High UN Official Calls for Global Attack on Internet Drug Information

     http://www.drcnet.org/wol/143.html#unagain

  The UN official in charge of the global body's international drug
  control office called last week for a crackdown on the use of the
  Internet in the drug trade.  But his comments left unclear
  whether he draws a distinction between the use of the Internet to
  disseminate information about drugs and drug policy and its use
  in criminal activity by drug trafficking organizations.

  Pino Arlacchi, head of the UN Office for Drug Control and Crime
  Prevention (ODCCP, http://www.undcp.org), based in Vienna, told a
  New York press conference last Thursday that his organization
  will explore giving "universal jurisdiction" to Internet drug
  crimes because cyber crime so easily evades traditional national
  jurisdictions.

  Under international law, the only crimes that now qualify for
  universal jurisdiction are genocide and crimes against humanity.

  Because of the global nature of the drug trade, Arlacchi told the
  press conference, "It is extremely difficult to route a case into
  a precise jurisdiction, so we believe this problem is encouraging
  us to go in the direction of universal jurisdiction."
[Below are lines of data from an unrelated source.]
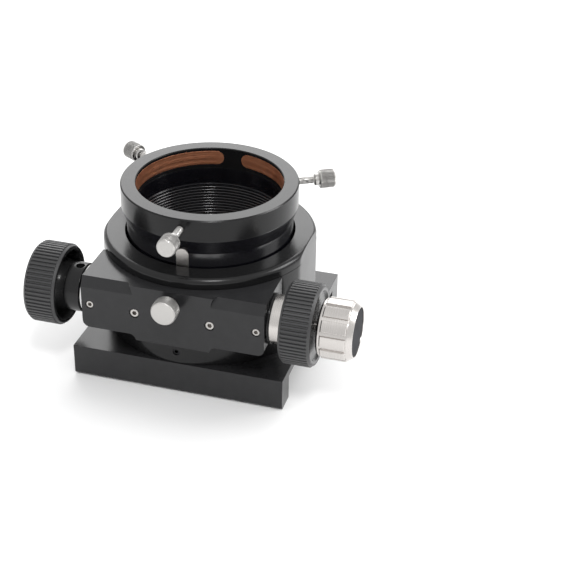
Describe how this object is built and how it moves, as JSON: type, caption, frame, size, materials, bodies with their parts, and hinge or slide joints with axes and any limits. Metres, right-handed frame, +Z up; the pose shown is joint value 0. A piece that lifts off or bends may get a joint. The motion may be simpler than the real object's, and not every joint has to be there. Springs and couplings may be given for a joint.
{
  "type": "telescope focuser",
  "caption": "Two-speed Crayford focuser: square base, round rotating body, sliding drawtube with a three-screw clamp, drive knobs on both sides.",
  "frame": {"origin": "On the optical axis, in the plane of the feet undersides.", "axes": "+Z up the optical axis out of the telescope, +X along the drive shaft towards the fine knob, -Y towards the drive housing and lock knob."},
  "size_m": [0.1688, 0.1294, 0.095],
  "materials": {
    "black_anodised": "satin black anodised",
    "black_steel": "black oxide",
    "steel": "fine brushed stainless",
    "nickel": "satin nickel, knurled",
    "silver_aluminium": "satin clear anodised",
    "copper_alloy": "satin phosphor bronze",
    "bronze": "sintered bronze",
    "grip_rubber": "matt ribbed",
    "nylon": "matt white"
  },
  "bodies": {
    "base": {"base_plate": "black_anodised", "base_ring": "black_anodised", "base_ring_screws": "black_steel"},
    "body": {"focuser_body": "black_anodised", "top_flange": "black_anodised", "drive_housing": "black_anodised", "housing_screws": "black_steel", "rotation_lock_screws": "black_steel", "bush_left": "bronze", "bush_right": "bronze", "bush_screws": "steel", "tension_screws": "steel", "tension_pads": "nylon", "thrust_washer": "nylon", "housing_ring": "black_anodised", "reducer_collar": "silver_aluminium", "reducer_race": "steel", "spring_washer": "steel", "bearing_pins": "steel"},
    "drawtube": {"drawtube": "black_anodised", "clamp_head": "black_anodised", "clamp_shoes": "copper_alloy", "drive_strip": "steel", "strip_screws": "steel", "stop_ring": "black_steel"},
    "coarse_drive": {"drive_shaft": "steel", "left_knob_core": "black_anodised", "left_knob_grip": "grip_rubber", "left_knob_cap": "black_anodised", "left_hub_screw": "black_steel", "coarse_knob_core": "black_anodised", "coarse_knob_grip": "grip_rubber", "ball_carrier": "steel", "reducer_balls": "steel"},
    "fine_drive": {"sun_shaft": "steel", "fine_knob": "silver_aluminium", "fine_knob_cap": "black_anodised", "fine_knob_screw": "black_steel"},
    "lock": {"lock_knob": "nickel", "lock_tip": "nylon"},
    "bearing_1": {"guide_bearing_1": "steel"},
    "bearing_2": {"guide_bearing_2": "steel"},
    "bearing_3": {"guide_bearing_3": "steel"},
    "bearing_4": {"guide_bearing_4": "steel"},
    "clamp_1": {"clamp_screw_1": "nickel"},
    "clamp_2": {"clamp_screw_2": "nickel"},
    "clamp_3": {"clamp_screw_3": "nickel"}
  },
  "joints": [
    {"name": "body_turn", "type": "hinge", "parent": "base", "child": "body", "pos_m": [0, 0, 0.0238], "axis": [0, 0, 1], "continuous": true},
    {"name": "coarse_focus", "type": "hinge", "parent": "body", "child": "coarse_drive", "pos_m": [0, -0.0465, 0.0476], "axis": [1, 0, 0], "range_deg": [-186, 364]},
    {"name": "drawtube_slide", "type": "slide", "parent": "body", "child": "drawtube", "axis": [0, 0, 1], "range_m": [-0.0098, 0.0192]},
    {"name": "fine_focus", "type": "hinge", "parent": "body", "child": "fine_drive", "pos_m": [0, -0.0465, 0.0476], "axis": [1, 0, 0], "range_deg": [-1861, 3641]},
    {"name": "lock_turn", "type": "hinge", "parent": "body", "child": "lock", "pos_m": [0, -0.073, 0.0564], "axis": [0, -1, 0], "range_deg": [-20, 360]},
    {"name": "bearing_1_roll", "type": "hinge", "parent": "body", "child": "bearing_1", "pos_m": [0.02755, 0.03935, 0.036], "axis": [-0.8192, 0.5736, 0], "range_deg": [-125, 244]},
    {"name": "bearing_2_roll", "type": "hinge", "parent": "body", "child": "bearing_2", "pos_m": [0.02755, 0.03935, 0.055], "axis": [-0.8192, 0.5736, 0], "range_deg": [-125, 244]},
    {"name": "bearing_3_roll", "type": "hinge", "parent": "body", "child": "bearing_3", "pos_m": [-0.02755, 0.03935, 0.036], "axis": [-0.8192, -0.5736, 0], "range_deg": [-125, 244]},
    {"name": "bearing_4_roll", "type": "hinge", "parent": "body", "child": "bearing_4", "pos_m": [-0.02755, 0.03935, 0.055], "axis": [-0.8192, -0.5736, 0], "range_deg": [-125, 244]},
    {"name": "clamp_1_turn", "type": "hinge", "parent": "drawtube", "child": "clamp_1", "pos_m": [0, -0.05, 0.0892], "axis": [0, -1, 0], "range_deg": [-30, 720]},
    {"name": "clamp_2_turn", "type": "hinge", "parent": "drawtube", "child": "clamp_2", "pos_m": [0.0433, 0.025, 0.0892], "axis": [0.866, 0.5, 0], "range_deg": [-30, 720]},
    {"name": "clamp_3_turn", "type": "hinge", "parent": "drawtube", "child": "clamp_3", "pos_m": [-0.0433, 0.025, 0.0892], "axis": [-0.866, 0.5, 0], "range_deg": [-30, 720]}
  ],
  "couplings": [
    {"joint": "drawtube_slide", "follows": "coarse_focus", "m_per_rad": 0.003},
    {"joint": "fine_focus", "follows": "coarse_focus", "ratio": 10},
    {"joint": "bearing_1_roll", "follows": "coarse_focus", "ratio": 0.66667},
    {"joint": "bearing_2_roll", "follows": "coarse_focus", "ratio": 0.66667},
    {"joint": "bearing_3_roll", "follows": "coarse_focus", "ratio": 0.66667},
    {"joint": "bearing_4_roll", "follows": "coarse_focus", "ratio": 0.66667}
  ]
}
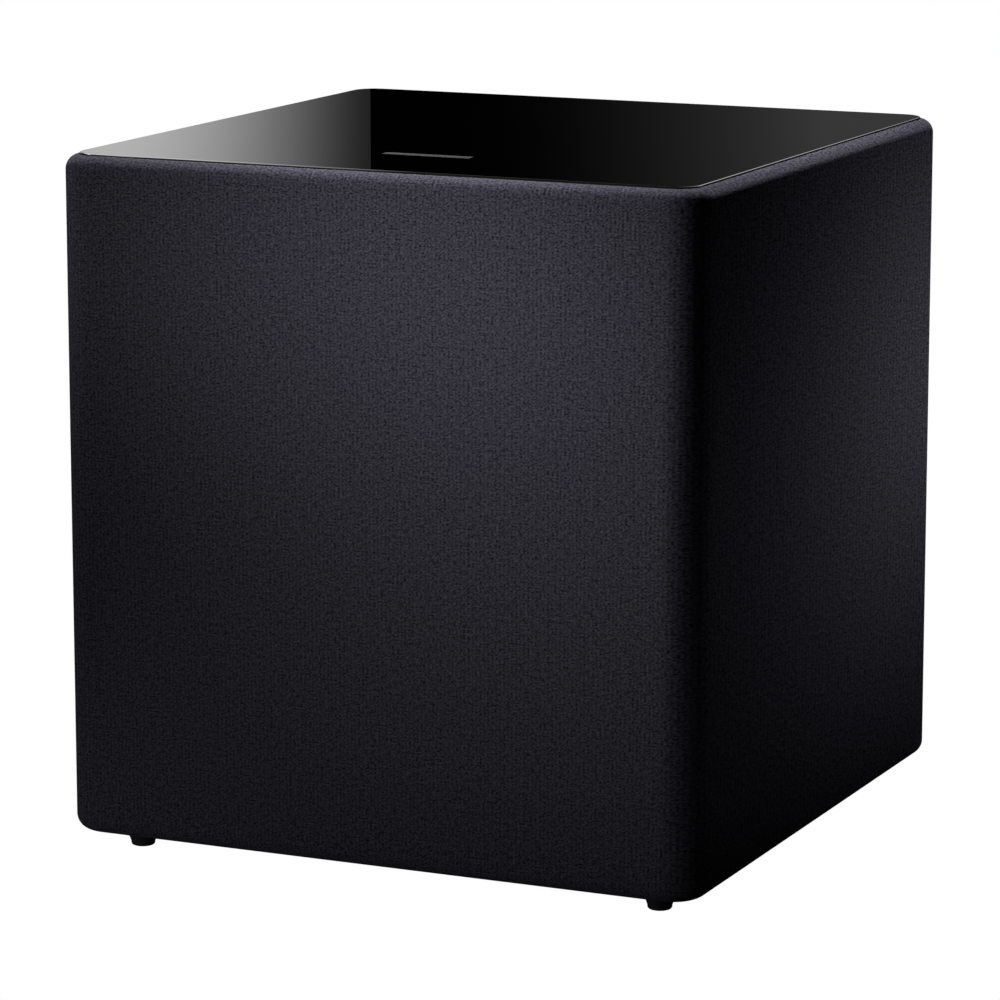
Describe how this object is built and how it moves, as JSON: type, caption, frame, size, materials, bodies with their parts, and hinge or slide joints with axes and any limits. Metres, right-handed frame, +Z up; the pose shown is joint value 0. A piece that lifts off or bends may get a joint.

  He said the idea will be explored in depth at a UN symposium at
  year's end in Palermo, Italy, to mark the signing of an
  international convention on organized crime.  The symposium will
  address expanding universal jurisdiction to money laundering and
  Internet crime.

  Arlacchi admitted, however, that use of the Internet in actual
  drug trafficking or for online drug sales is "very small, it is
  minimal."

  Arlacchi's remarks provided hints that he has more than drug
  traffickers' use of the Internet in mind.  The former Italian
  Mafia prosecutor added that, "The Internet is more and more
  important in providing exchanges of information, in expanding the
  market, particularly the final market, and we are very worried
  about it."

  Arlacchi said that by searching one key word, which he refused to
  identify, "You receive advice on where to find drugs, you receive
  a lot of extremely dangerous information."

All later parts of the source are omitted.